Another reason for not being able to remember could have to do with social situations, suggests Rajaram. Her work is part of an emerging area of research that considers the social nature of memory and the effect of group interaction. Rajaram says the findings she will discuss at the meeting are counterintuitive: “People remember less when they remember together.”

Sleep on it

As an example, she cites what can happen when friends go to a rock concert and don’t sit together but are in the same place at the same time. “Even if people were to experience something together, when they later try to recall it together, they’re not always successful. … It’s as if they are blocking each other,” she says.

Memories that are stressful or emotional are more likely to be stored and remembered, says Christa McIntyre, assistant professor of cognition and neuroscience at the University of Texas-Dallas, who will present research.

“Multiplication tables you had to study, but something emotionally arousing will be remembered after a single experience,” she says. “You usually don’t remember every new environment you enter, but if you trip or embarrass yourself, you would remember that.
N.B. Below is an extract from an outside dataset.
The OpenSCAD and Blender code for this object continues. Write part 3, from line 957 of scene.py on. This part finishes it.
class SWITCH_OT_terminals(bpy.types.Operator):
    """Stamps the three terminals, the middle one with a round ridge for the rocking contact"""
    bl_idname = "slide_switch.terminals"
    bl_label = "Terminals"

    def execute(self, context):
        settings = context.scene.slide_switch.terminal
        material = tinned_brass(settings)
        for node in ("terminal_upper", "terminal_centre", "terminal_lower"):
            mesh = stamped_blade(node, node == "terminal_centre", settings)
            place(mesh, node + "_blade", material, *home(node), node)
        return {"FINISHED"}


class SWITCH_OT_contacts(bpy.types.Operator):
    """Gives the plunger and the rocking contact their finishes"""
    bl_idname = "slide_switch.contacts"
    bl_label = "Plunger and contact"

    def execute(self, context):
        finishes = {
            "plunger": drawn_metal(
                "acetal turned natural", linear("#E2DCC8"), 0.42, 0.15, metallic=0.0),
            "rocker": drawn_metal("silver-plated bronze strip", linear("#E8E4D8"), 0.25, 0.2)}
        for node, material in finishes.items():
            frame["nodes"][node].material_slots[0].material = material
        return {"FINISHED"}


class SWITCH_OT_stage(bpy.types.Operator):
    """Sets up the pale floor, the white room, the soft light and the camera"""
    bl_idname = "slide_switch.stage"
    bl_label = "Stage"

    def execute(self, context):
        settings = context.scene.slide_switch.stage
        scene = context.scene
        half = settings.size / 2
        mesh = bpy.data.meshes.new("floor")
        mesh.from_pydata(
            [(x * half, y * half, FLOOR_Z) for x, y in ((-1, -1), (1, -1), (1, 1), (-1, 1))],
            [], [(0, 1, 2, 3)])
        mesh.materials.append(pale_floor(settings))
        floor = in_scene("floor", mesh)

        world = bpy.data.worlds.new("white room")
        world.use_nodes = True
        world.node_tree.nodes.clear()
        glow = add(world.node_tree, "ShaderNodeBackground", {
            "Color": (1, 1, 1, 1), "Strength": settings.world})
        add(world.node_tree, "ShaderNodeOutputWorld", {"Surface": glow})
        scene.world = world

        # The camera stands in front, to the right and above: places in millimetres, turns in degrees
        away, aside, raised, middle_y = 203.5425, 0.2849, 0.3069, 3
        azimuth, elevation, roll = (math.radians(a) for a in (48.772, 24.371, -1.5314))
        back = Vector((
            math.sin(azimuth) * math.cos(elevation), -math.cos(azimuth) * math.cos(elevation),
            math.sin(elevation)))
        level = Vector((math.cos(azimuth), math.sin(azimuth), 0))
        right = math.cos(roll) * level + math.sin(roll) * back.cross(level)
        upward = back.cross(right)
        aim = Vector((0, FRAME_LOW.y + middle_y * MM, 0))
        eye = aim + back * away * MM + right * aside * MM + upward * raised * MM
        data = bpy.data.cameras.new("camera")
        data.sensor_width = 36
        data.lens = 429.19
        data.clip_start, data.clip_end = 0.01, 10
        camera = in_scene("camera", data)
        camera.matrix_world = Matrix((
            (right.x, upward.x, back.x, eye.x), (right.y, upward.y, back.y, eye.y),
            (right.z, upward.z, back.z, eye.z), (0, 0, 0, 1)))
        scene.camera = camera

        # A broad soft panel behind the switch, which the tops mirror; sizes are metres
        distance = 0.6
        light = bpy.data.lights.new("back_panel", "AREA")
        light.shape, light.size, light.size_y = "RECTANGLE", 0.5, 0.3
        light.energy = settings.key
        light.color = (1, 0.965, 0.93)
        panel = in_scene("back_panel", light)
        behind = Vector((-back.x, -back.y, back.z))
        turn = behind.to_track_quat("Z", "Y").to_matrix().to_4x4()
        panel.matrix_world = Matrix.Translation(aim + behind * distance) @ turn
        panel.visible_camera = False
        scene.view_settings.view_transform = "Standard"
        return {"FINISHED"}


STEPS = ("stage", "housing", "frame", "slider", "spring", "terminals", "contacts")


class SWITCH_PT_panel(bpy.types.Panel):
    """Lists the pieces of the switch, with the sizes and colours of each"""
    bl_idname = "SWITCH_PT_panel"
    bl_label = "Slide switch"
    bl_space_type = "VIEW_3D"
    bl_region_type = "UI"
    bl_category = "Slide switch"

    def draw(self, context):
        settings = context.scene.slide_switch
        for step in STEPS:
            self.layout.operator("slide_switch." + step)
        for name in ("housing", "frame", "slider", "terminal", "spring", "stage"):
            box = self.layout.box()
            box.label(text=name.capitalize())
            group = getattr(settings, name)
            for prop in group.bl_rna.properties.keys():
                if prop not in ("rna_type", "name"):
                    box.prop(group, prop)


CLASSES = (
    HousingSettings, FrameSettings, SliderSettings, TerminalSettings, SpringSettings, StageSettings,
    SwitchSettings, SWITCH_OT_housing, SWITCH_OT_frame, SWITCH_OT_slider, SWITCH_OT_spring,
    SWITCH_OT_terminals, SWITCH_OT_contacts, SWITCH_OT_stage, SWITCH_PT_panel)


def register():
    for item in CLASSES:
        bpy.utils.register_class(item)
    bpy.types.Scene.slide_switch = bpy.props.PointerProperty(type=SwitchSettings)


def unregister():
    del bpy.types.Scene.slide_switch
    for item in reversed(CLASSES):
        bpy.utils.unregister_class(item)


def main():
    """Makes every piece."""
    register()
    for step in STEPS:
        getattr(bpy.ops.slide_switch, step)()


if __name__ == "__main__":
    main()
That would make the difference.”

Brain-imaging research in the lab of Daniel Schacter, a psychology professor at Harvard University in Cambridge, Mass., is focused on the role that memory plays in thinking and planning for the future, as well as trying to better understand why people err in remembering.
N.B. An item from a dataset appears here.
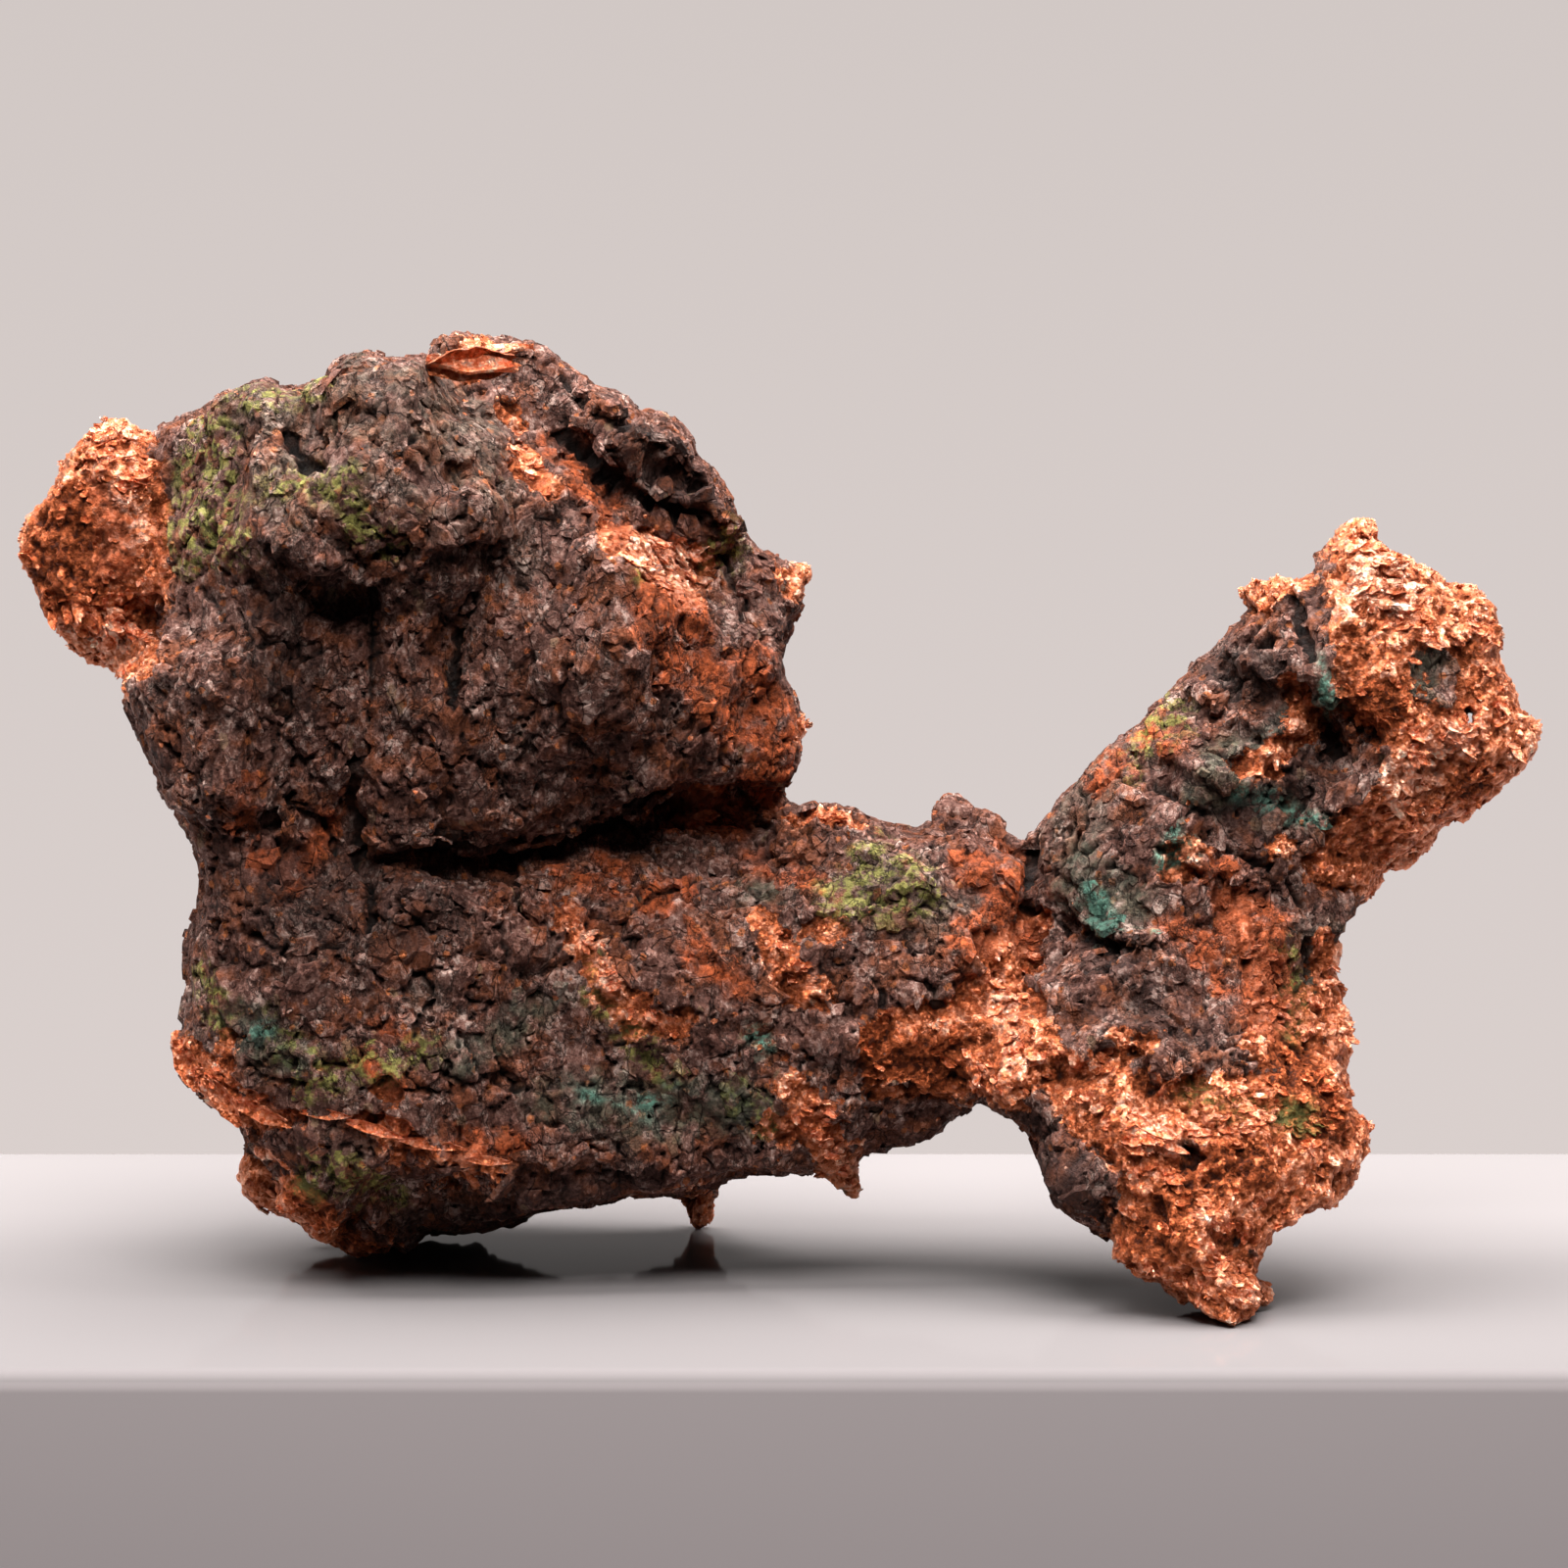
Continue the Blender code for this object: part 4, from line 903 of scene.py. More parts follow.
# %% The fine skin
FINE_SKIN = 0.32
remesh(skin, FINE_SKIN)
skin = keep_largest(skin)
points, normals = drawn(read_points(skin)), smoothed(skin, 5)[1]
bare = bare_depth(points, normals)
metal = soft_step(bare, -0.25, 0.25)
print("fine skin", len(points), "points, bare share", round(float((bare > 0).mean()), 3))


def terraces(values, step):
    """The values turned into flat steps with steep edges between them, as in a crust that peels in layers."""
    level = np.floor(values / step)
    return step * (level + soft_step(values / step - level, 0.7, 1.0))


def along_grain(points):
    """The places squeezed along the crust's grain, so that what is drawn there comes out long: up and down the head,
    along the trunk, and up the branch."""
    head, branch = (points[:, 2] > 37) & (points[:, 0] < 3), points[:, 0] > 20
    up_head, up_branch, along_trunk = unit(np.array([[-0.3, 0.1, 1.0], [0.8, 0.1, 1.0], [1.0, 0.1, -0.2]]))
    way = np.select([head[:, None], branch[:, None]], [up_head, up_branch], along_trunk)
    return points - 0.42 * (points * way).sum(axis=1)[:, None] * way


def crust_relief(points):
    """How far the crust's plates, cracks, layers and grit move each point out, in millimetres."""
    leaning = along_grain(points)
    plates, plate_seam, lot = grains(leaning, 4.6, 70, 0.45)
    small, small_seam, small_lot = grains(leaning, 1.7, 80, 0.4)
    crack = (lot[:, 1] > 0.35) * 0.75 * np.exp(-(plate_seam / 0.2) ** 2)
    small_crack = (small_lot[:, 1] > 0.65) * 0.28 * np.exp(-(small_seam / 0.16) ** 2)
    layers = terraces(0.5 * cloud(leaning, 5.5, 3, 90), 0.24)
    fibres = folds(points * np.array([1.0, 0.7, 0.3]), 1.7, 3, 97)
    grit = 0.10 * cloud(points, 0.9, 2, 99)
    return 0.16 * plates + 0.08 * small - crack - small_crack + layers + 0.18 * (fibres - 0.5) + grit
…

“Most memories have elements of accuracy and some of distortion,” he says.

Schacter, editor of a 1999 book about false memories and cognitive neuropsychology, says there also are a lot of similarities in brain activity during true and false memories.

“The therapeutic techniques that encourage people to imagine events that might have occurred when they were young can attribute to false memories. A lot of the same brain regions are active,” Schacter says. “It turned out for people who claim to recover (memories of) childhood sexual abuse in therapy, it was hard to corroborate the accuracy of evidence, as opposed to people who spontaneously recovered memories on their own. That turned out to be more reliable.”

Research published last year in the journal Learning and Memory suggests sleep may reduce mistakes in memory. A study to be presented at the conference supports the concept that sleep improves memory in infants. Rebecca Gomez, associate professor of psychology at the University of Arizona-Tucson, finds that in infants, sleep is essential for early learning and retention.

“This shows babies aren’t like adults,” she says. “They need to sleep fairly soon after learning.”

Edwards-Cannon says sleep hasn’t really been a problem for her, but sometimes things she intends to do slip her mind, such as, “I meant to bring the clothes with me to replenish Mom’s closet, but I got preoccupied with something else and I forgot.”

Because there are few visual cues for prospective memory, McDaniel says, it’s easier to forget an intention, such as to take your lunch to work. If it’s hidden in the fridge, you’re more likely to forget it. But if it’s out on the counter, you’d have a visual cue.

“All of us are distractible, and we get on another line of thought and the original thought has left our awareness,” he says.

Rajaram adds that people vary in memory capacity; some are just more forgetful. “Forgetfulness is not just being poor at remembering; it also occurs because as we gain experience in life and get older, we have more to remember,” she says.